Your task: Would you quote the material below in full and unchanged?

Information provided:
▼

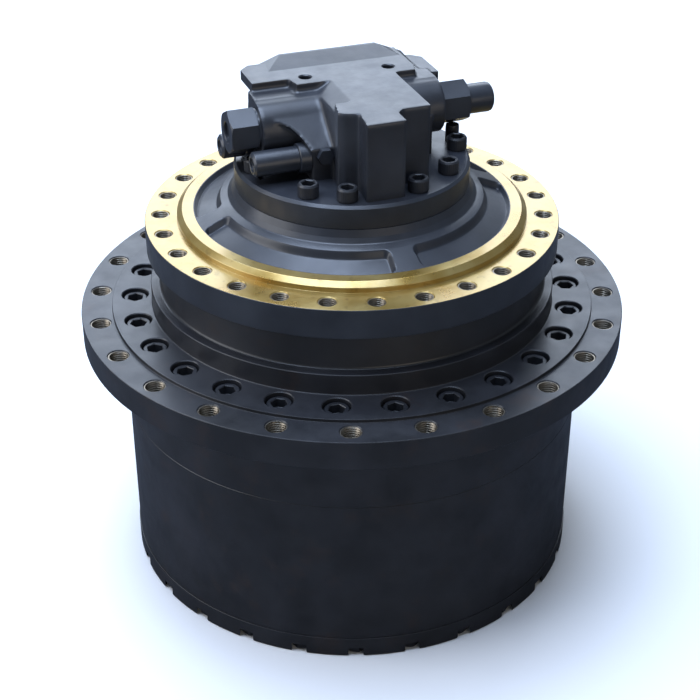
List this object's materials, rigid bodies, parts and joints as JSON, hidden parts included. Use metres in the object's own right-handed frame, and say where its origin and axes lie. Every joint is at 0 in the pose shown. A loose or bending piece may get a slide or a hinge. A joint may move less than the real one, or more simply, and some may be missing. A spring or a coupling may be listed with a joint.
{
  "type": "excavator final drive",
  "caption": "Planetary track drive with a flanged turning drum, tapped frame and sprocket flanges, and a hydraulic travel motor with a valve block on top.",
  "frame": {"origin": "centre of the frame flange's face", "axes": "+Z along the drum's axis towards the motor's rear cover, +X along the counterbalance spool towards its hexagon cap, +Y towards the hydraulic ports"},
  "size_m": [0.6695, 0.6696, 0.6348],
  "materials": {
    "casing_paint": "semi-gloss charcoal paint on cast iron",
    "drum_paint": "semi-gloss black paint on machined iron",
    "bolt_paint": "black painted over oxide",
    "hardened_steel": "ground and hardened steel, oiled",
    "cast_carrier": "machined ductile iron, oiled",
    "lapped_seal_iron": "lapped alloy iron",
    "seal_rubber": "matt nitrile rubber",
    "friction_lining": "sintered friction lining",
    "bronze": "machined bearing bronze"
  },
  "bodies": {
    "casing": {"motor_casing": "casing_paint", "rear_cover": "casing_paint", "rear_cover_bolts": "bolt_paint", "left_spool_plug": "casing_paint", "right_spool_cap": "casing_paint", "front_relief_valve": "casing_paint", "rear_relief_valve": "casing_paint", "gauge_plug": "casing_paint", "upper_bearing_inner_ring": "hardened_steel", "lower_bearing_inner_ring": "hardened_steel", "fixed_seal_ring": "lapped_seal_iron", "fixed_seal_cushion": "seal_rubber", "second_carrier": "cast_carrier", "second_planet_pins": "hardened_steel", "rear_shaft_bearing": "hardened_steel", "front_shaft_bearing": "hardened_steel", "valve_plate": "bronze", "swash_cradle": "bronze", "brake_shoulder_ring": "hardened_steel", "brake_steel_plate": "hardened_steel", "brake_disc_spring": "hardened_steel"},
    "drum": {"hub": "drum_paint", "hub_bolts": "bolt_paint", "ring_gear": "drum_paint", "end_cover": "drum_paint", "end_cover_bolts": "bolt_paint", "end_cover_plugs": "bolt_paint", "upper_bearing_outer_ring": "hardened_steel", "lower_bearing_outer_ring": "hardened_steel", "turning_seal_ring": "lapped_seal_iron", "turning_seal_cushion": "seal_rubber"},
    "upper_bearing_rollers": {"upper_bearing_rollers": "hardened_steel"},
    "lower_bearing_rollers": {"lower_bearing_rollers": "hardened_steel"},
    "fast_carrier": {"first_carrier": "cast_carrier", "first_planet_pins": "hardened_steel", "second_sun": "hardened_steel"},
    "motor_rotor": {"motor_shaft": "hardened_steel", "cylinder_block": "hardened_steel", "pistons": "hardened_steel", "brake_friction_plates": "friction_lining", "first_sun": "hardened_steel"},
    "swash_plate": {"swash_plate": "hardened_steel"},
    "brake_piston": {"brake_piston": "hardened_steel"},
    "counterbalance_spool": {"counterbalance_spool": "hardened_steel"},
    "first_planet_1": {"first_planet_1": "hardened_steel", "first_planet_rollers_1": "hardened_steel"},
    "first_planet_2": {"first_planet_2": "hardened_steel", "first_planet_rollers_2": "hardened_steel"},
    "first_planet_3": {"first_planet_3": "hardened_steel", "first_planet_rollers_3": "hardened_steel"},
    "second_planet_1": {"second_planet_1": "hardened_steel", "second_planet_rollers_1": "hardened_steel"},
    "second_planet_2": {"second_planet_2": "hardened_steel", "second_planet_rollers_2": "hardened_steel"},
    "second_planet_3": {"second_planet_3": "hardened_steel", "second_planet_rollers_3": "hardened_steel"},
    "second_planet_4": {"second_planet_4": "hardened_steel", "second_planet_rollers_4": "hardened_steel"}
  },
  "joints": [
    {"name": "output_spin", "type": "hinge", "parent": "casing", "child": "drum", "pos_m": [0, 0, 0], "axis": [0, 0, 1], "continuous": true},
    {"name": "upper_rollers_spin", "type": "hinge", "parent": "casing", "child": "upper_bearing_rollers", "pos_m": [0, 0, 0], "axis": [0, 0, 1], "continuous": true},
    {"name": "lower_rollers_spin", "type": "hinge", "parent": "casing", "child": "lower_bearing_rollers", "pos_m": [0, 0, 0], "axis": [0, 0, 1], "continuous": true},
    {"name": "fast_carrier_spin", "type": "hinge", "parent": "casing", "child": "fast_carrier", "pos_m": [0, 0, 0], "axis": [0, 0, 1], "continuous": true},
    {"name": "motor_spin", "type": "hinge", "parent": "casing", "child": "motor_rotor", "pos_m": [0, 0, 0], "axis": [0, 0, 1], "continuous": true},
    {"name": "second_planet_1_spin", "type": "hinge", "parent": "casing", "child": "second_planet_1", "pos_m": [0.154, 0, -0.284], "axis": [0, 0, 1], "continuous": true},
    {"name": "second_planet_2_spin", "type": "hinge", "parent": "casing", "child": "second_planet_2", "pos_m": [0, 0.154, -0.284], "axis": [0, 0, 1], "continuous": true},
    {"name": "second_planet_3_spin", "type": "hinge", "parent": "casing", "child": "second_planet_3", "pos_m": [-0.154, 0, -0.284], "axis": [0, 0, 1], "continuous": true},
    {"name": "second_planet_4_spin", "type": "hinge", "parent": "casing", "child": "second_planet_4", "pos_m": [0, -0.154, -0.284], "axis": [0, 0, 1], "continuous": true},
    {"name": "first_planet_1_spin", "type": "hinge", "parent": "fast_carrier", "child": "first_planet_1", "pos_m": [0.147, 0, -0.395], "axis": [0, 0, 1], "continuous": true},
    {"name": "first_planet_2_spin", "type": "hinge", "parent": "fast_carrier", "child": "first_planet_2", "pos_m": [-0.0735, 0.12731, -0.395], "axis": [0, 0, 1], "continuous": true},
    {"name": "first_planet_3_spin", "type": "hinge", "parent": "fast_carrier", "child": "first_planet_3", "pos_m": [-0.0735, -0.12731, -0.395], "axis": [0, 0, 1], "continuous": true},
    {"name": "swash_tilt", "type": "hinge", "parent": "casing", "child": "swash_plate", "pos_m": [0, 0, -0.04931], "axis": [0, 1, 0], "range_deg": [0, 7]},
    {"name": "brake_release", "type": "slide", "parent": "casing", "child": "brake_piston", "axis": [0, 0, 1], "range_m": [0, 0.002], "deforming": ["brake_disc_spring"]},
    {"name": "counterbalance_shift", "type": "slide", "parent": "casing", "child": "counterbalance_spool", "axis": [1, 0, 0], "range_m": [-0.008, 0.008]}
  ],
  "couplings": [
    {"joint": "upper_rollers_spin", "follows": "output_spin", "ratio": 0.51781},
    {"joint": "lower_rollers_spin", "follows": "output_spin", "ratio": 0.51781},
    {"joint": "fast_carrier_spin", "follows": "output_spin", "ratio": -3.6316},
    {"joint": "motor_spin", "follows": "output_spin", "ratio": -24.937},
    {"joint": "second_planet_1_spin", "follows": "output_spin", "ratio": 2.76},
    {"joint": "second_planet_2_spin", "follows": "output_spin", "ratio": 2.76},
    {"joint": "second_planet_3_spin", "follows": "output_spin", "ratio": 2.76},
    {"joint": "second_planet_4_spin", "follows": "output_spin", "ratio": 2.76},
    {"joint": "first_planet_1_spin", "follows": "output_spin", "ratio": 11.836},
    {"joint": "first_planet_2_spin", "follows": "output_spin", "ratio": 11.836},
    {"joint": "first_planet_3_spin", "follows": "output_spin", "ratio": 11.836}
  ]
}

▲

Problem solution:
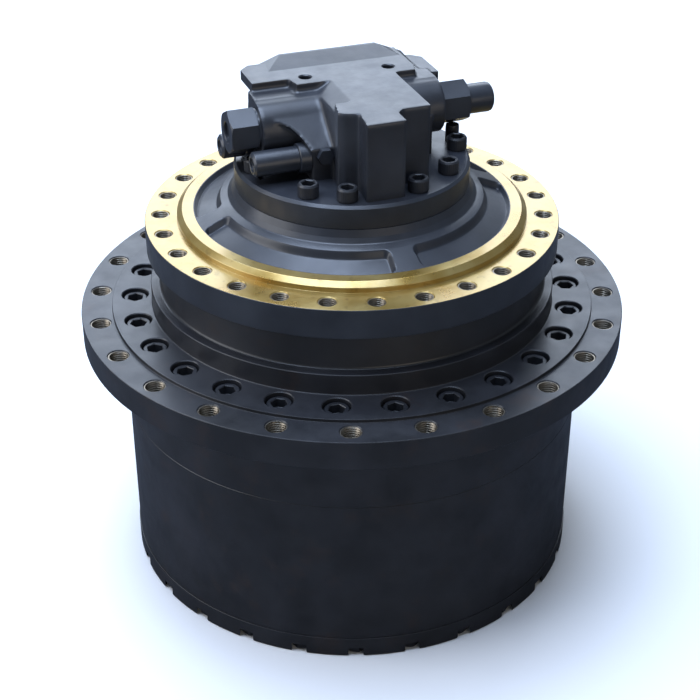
List this object's materials, rigid bodies, parts and joints as JSON, hidden parts included. Use metres in the object's own right-handed frame, and say where its origin and axes lie. Every joint is at 0 in the pose shown. A loose or bending piece may get a slide or a hinge. A joint may move less than the real one, or more simply, and some may be missing. A spring or a coupling may be listed with a joint.
{
  "type": "excavator final drive",
  "caption": "Planetary track drive with a flanged turning drum, tapped frame and sprocket flanges, and a hydraulic travel motor with a valve block on top.",
  "frame": {"origin": "centre of the frame flange's face", "axes": "+Z along the drum's axis towards the motor's rear cover, +X along the counterbalance spool towards its hexagon cap, +Y towards the hydraulic ports"},
  "size_m": [0.6695, 0.6696, 0.6348],
  "materials": {
    "casing_paint": "semi-gloss charcoal paint on cast iron",
    "drum_paint": "semi-gloss black paint on machined iron",
    "bolt_paint": "black painted over oxide",
    "hardened_steel": "ground and hardened steel, oiled",
    "cast_carrier": "machined ductile iron, oiled",
    "lapped_seal_iron": "lapped alloy iron",
    "seal_rubber": "matt nitrile rubber",
    "friction_lining": "sintered friction lining",
    "bronze": "machined bearing bronze"
  },
  "bodies": {
    "casing": {"motor_casing": "casing_paint", "rear_cover": "casing_paint", "rear_cover_bolts": "bolt_paint", "left_spool_plug": "casing_paint", "right_spool_cap": "casing_paint", "front_relief_valve": "casing_paint", "rear_relief_valve": "casing_paint", "gauge_plug": "casing_paint", "upper_bearing_inner_ring": "hardened_steel", "lower_bearing_inner_ring": "hardened_steel", "fixed_seal_ring": "lapped_seal_iron", "fixed_seal_cushion": "seal_rubber", "second_carrier": "cast_carrier", "second_planet_pins": "hardened_steel", "rear_shaft_bearing": "hardened_steel", "front_shaft_bearing": "hardened_steel", "valve_plate": "bronze", "swash_cradle": "bronze", "brake_shoulder_ring": "hardened_steel", "brake_steel_plate": "hardened_steel", "brake_disc_spring": "hardened_steel"},
    "drum": {"hub": "drum_paint", "hub_bolts": "bolt_paint", "ring_gear": "drum_paint", "end_cover": "drum_paint", "end_cover_bolts": "bolt_paint", "end_cover_plugs": "bolt_paint", "upper_bearing_outer_ring": "hardened_steel", "lower_bearing_outer_ring": "hardened_steel", "turning_seal_ring": "lapped_seal_iron", "turning_seal_cushion": "seal_rubber"},
    "upper_bearing_rollers": {"upper_bearing_rollers": "hardened_steel"},
    "lower_bearing_rollers": {"lower_bearing_rollers": "hardened_steel"},
    "fast_carrier": {"first_carrier": "cast_carrier", "first_planet_pins": "hardened_steel", "second_sun": "hardened_steel"},
    "motor_rotor": {"motor_shaft": "hardened_steel", "cylinder_block": "hardened_steel", "pistons": "hardened_steel", "brake_friction_plates": "friction_lining", "first_sun": "hardened_steel"},
    "swash_plate": {"swash_plate": "hardened_steel"},
    "brake_piston": {"brake_piston": "hardened_steel"},
    "counterbalance_spool": {"counterbalance_spool": "hardened_steel"},
    "first_planet_1": {"first_planet_1": "hardened_steel", "first_planet_rollers_1": "hardened_steel"},
    "first_planet_2": {"first_planet_2": "hardened_steel", "first_planet_rollers_2": "hardened_steel"},
    "first_planet_3": {"first_planet_3": "hardened_steel", "first_planet_rollers_3": "hardened_steel"},
    "second_planet_1": {"second_planet_1": "hardened_steel", "second_planet_rollers_1": "hardened_steel"},
    "second_planet_2": {"second_planet_2": "hardened_steel", "second_planet_rollers_2": "hardened_steel"},
    "second_planet_3": {"second_planet_3": "hardened_steel", "second_planet_rollers_3": "hardened_steel"},
    "second_planet_4": {"second_planet_4": "hardened_steel", "second_planet_rollers_4": "hardened_steel"}
  },
  "joints": [
    {"name": "output_spin", "type": "hinge", "parent": "casing", "child": "drum", "pos_m": [0, 0, 0], "axis": [0, 0, 1], "continuous": true},
    {"name": "upper_rollers_spin", "type": "hinge", "parent": "casing", "child": "upper_bearing_rollers", "pos_m": [0, 0, 0], "axis": [0, 0, 1], "continuous": true},
    {"name": "lower_rollers_spin", "type": "hinge", "parent": "casing", "child": "lower_bearing_rollers", "pos_m": [0, 0, 0], "axis": [0, 0, 1], "continuous": true},
    {"name": "fast_carrier_spin", "type": "hinge", "parent": "casing", "child": "fast_carrier", "pos_m": [0, 0, 0], "axis": [0, 0, 1], "continuous": true},
    {"name": "motor_spin", "type": "hinge", "parent": "casing", "child": "motor_rotor", "pos_m": [0, 0, 0], "axis": [0, 0, 1], "continuous": true},
    {"name": "second_planet_1_spin", "type": "hinge", "parent": "casing", "child": "second_planet_1", "pos_m": [0.154, 0, -0.284], "axis": [0, 0, 1], "continuous": true},
    {"name": "second_planet_2_spin", "type": "hinge", "parent": "casing", "child": "second_planet_2", "pos_m": [0, 0.154, -0.284], "axis": [0, 0, 1], "continuous": true},
    {"name": "second_planet_3_spin", "type": "hinge", "parent": "casing", "child": "second_planet_3", "pos_m": [-0.154, 0, -0.284], "axis": [0, 0, 1], "continuous": true},
    {"name": "second_planet_4_spin", "type": "hinge", "parent": "casing", "child": "second_planet_4", "pos_m": [0, -0.154, -0.284], "axis": [0, 0, 1], "continuous": true},
    {"name": "first_planet_1_spin", "type": "hinge", "parent": "fast_carrier", "child": "first_planet_1", "pos_m": [0.147, 0, -0.395], "axis": [0, 0, 1], "continuous": true},
    {"name": "first_planet_2_spin", "type": "hinge", "parent": "fast_carrier", "child": "first_planet_2", "pos_m": [-0.0735, 0.12731, -0.395], "axis": [0, 0, 1], "continuous": true},
    {"name": "first_planet_3_spin", "type": "hinge", "parent": "fast_carrier", "child": "first_planet_3", "pos_m": [-0.0735, -0.12731, -0.395], "axis": [0, 0, 1], "continuous": true},
    {"name": "swash_tilt", "type": "hinge", "parent": "casing", "child": "swash_plate", "pos_m": [0, 0, -0.04931], "axis": [0, 1, 0], "range_deg": [0, 7]},
    {"name": "brake_release", "type": "slide", "parent": "casing", "child": "brake_piston", "axis": [0, 0, 1], "range_m": [0, 0.002], "deforming": ["brake_disc_spring"]},
    {"name": "counterbalance_shift", "type": "slide", "parent": "casing", "child": "counterbalance_spool", "axis": [1, 0, 0], "range_m": [-0.008, 0.008]}
  ],
  "couplings": [
    {"joint": "upper_rollers_spin", "follows": "output_spin", "ratio": 0.51781},
    {"joint": "lower_rollers_spin", "follows": "output_spin", "ratio": 0.51781},
    {"joint": "fast_carrier_spin", "follows": "output_spin", "ratio": -3.6316},
    {"joint": "motor_spin", "follows": "output_spin", "ratio": -24.937},
    {"joint": "second_planet_1_spin", "follows": "output_spin", "ratio": 2.76},
    {"joint": "second_planet_2_spin", "follows": "output_spin", "ratio": 2.76},
    {"joint": "second_planet_3_spin", "follows": "output_spin", "ratio": 2.76},
    {"joint": "second_planet_4_spin", "follows": "output_spin", "ratio": 2.76},
    {"joint": "first_planet_1_spin", "follows": "output_spin", "ratio": 11.836},
    {"joint": "first_planet_2_spin", "follows": "output_spin", "ratio": 11.836},
    {"joint": "first_planet_3_spin", "follows": "output_spin", "ratio": 11.836}
  ]
}